** Begin Given data **

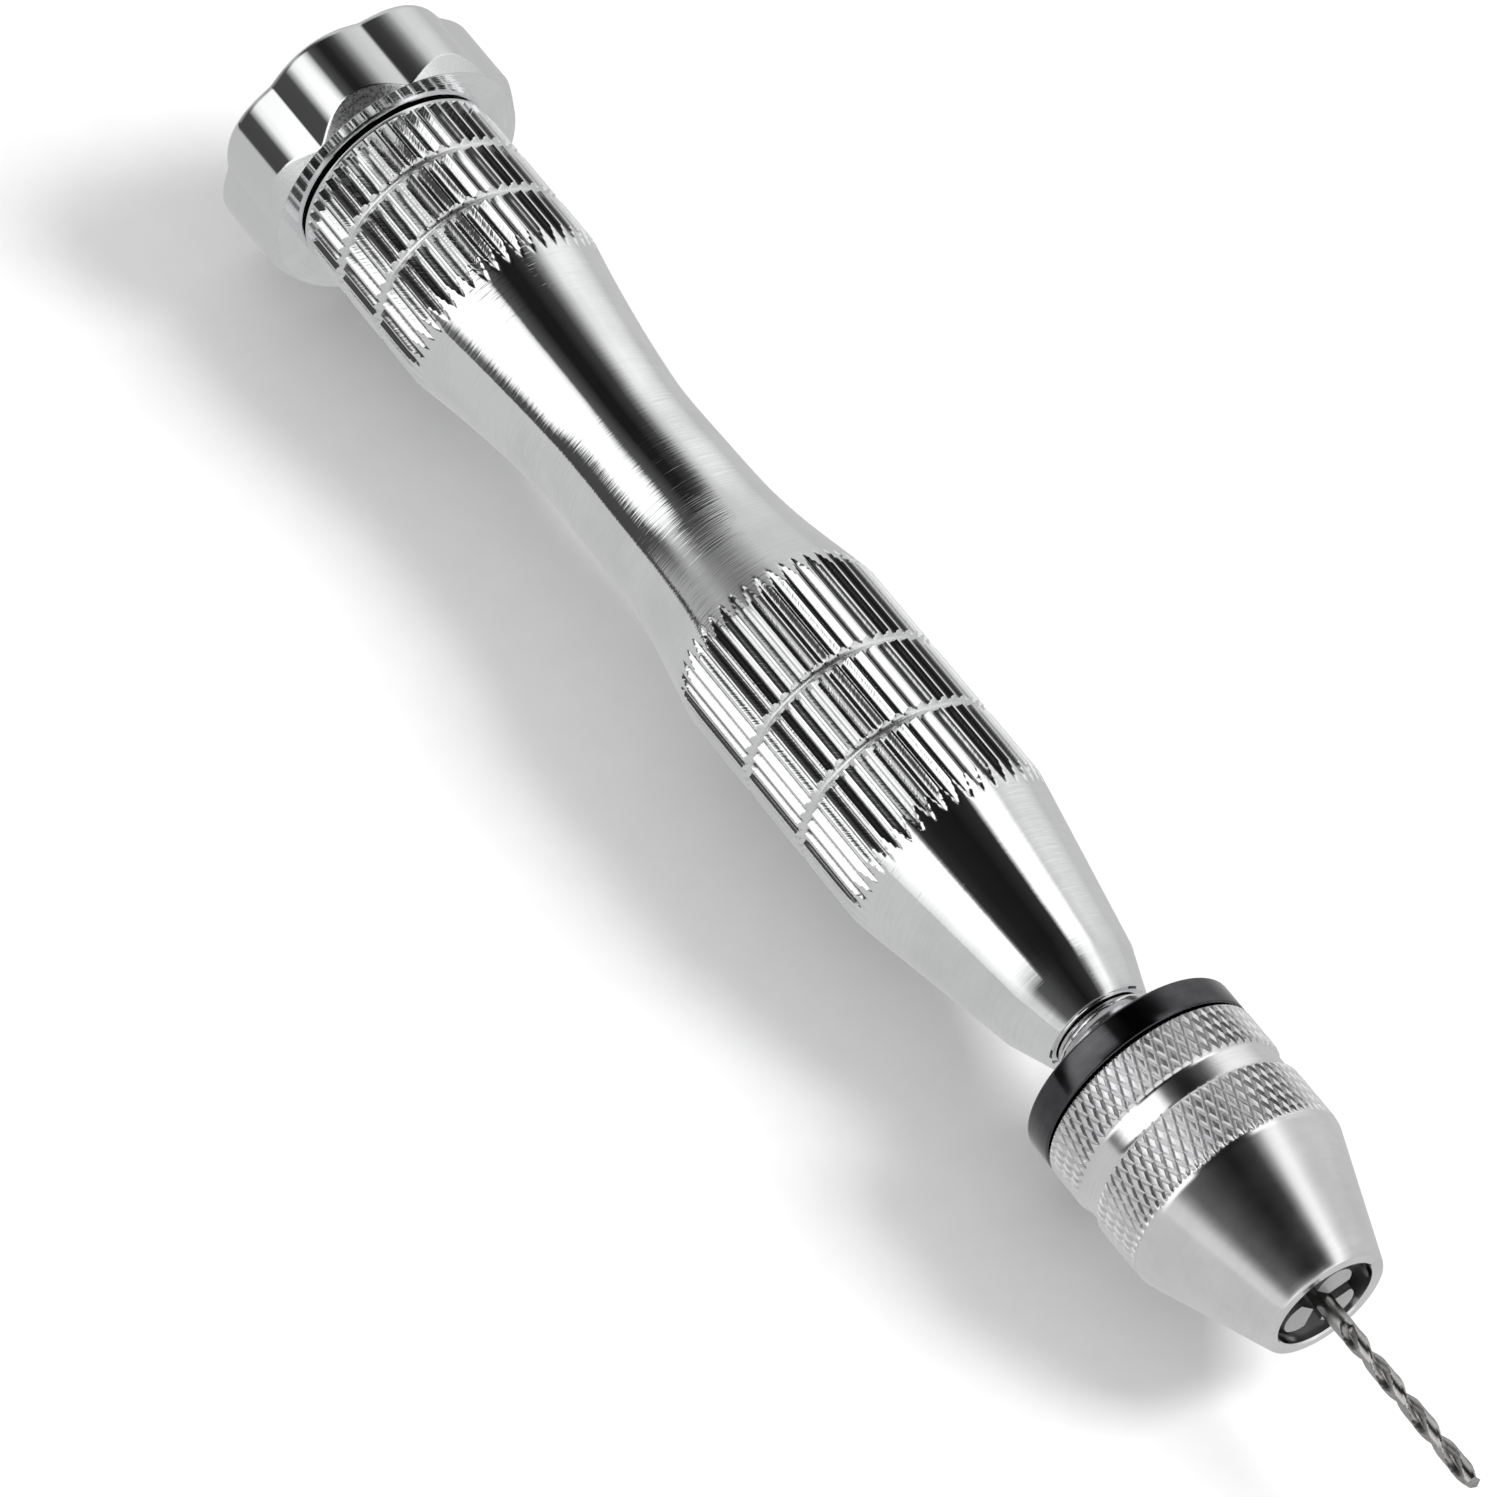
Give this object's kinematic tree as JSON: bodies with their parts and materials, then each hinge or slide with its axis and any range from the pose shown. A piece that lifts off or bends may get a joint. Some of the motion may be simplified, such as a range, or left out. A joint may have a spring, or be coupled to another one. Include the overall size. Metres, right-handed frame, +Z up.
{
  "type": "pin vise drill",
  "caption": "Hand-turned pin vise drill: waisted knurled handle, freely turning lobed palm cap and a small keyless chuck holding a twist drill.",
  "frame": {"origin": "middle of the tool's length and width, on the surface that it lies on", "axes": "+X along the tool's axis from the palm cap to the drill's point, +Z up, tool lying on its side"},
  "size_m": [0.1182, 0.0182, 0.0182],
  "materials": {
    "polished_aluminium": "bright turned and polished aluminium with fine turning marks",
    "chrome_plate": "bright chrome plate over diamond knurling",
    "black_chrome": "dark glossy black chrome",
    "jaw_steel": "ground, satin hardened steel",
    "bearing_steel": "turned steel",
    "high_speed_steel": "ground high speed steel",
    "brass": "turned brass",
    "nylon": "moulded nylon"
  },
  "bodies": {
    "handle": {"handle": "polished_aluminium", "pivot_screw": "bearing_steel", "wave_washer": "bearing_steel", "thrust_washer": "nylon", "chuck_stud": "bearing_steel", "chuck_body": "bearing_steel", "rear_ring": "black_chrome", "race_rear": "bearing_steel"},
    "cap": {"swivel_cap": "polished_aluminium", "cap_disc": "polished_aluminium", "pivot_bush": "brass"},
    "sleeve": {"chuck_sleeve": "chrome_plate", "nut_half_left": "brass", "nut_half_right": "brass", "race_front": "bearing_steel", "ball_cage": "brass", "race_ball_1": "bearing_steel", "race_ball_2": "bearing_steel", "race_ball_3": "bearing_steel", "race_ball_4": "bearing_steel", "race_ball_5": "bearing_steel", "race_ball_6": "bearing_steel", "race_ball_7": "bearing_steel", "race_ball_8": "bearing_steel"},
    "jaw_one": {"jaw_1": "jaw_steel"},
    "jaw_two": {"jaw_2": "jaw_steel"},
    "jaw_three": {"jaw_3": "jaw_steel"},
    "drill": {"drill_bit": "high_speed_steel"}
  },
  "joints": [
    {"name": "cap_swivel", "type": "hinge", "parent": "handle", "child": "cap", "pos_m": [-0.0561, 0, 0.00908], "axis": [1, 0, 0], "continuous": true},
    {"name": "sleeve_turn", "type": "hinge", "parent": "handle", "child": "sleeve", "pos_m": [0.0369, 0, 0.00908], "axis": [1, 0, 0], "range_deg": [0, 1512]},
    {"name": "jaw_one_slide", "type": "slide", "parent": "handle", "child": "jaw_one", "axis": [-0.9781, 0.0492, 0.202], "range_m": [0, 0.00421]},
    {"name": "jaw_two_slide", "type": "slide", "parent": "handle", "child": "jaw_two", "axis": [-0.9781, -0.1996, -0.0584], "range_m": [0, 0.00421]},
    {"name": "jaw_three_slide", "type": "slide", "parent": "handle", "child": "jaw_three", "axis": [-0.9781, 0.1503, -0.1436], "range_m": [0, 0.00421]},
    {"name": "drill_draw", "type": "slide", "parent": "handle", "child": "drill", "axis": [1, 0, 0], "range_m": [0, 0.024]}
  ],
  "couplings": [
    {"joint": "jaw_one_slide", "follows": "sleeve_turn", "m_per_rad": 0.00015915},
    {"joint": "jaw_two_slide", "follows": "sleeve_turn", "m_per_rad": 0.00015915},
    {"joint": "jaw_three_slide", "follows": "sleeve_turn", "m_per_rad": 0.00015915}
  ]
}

** End Given data **
** Begin Given data **

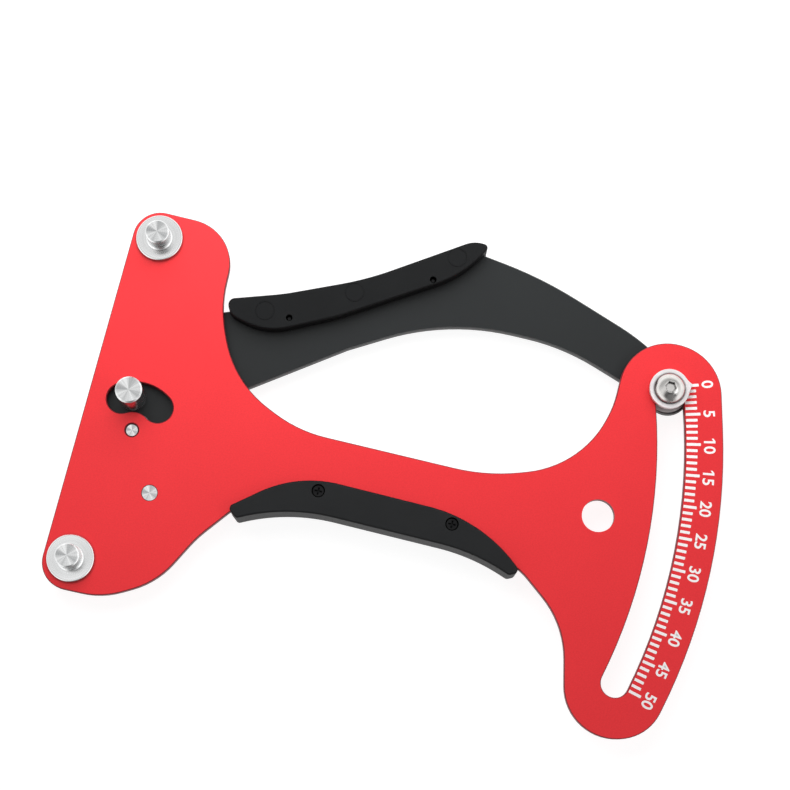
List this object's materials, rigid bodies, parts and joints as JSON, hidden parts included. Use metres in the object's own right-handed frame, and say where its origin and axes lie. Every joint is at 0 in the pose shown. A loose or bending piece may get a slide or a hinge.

** End Given data **

Find and copy every line in the entries above where the string "handed" occurs.

Give this object's kinematic tree as JSON: bodies with their parts and materials, then each hinge or slide with its axis and any range from the pose shown. A piece that lifts off or bends may get a joint. Some of the motion may be simplified, such as a range, or left out. A joint may have a spring, or be coupled to another one. Include the overall size. Metres, right-handed frame, +Z up.
List this object's materials, rigid bodies, parts and joints as JSON, hidden parts included. Use metres in the object's own right-handed frame, and say where its origin and axes lie. Every joint is at 0 in the pose shown. A loose or bending piece may get a slide or a hinge.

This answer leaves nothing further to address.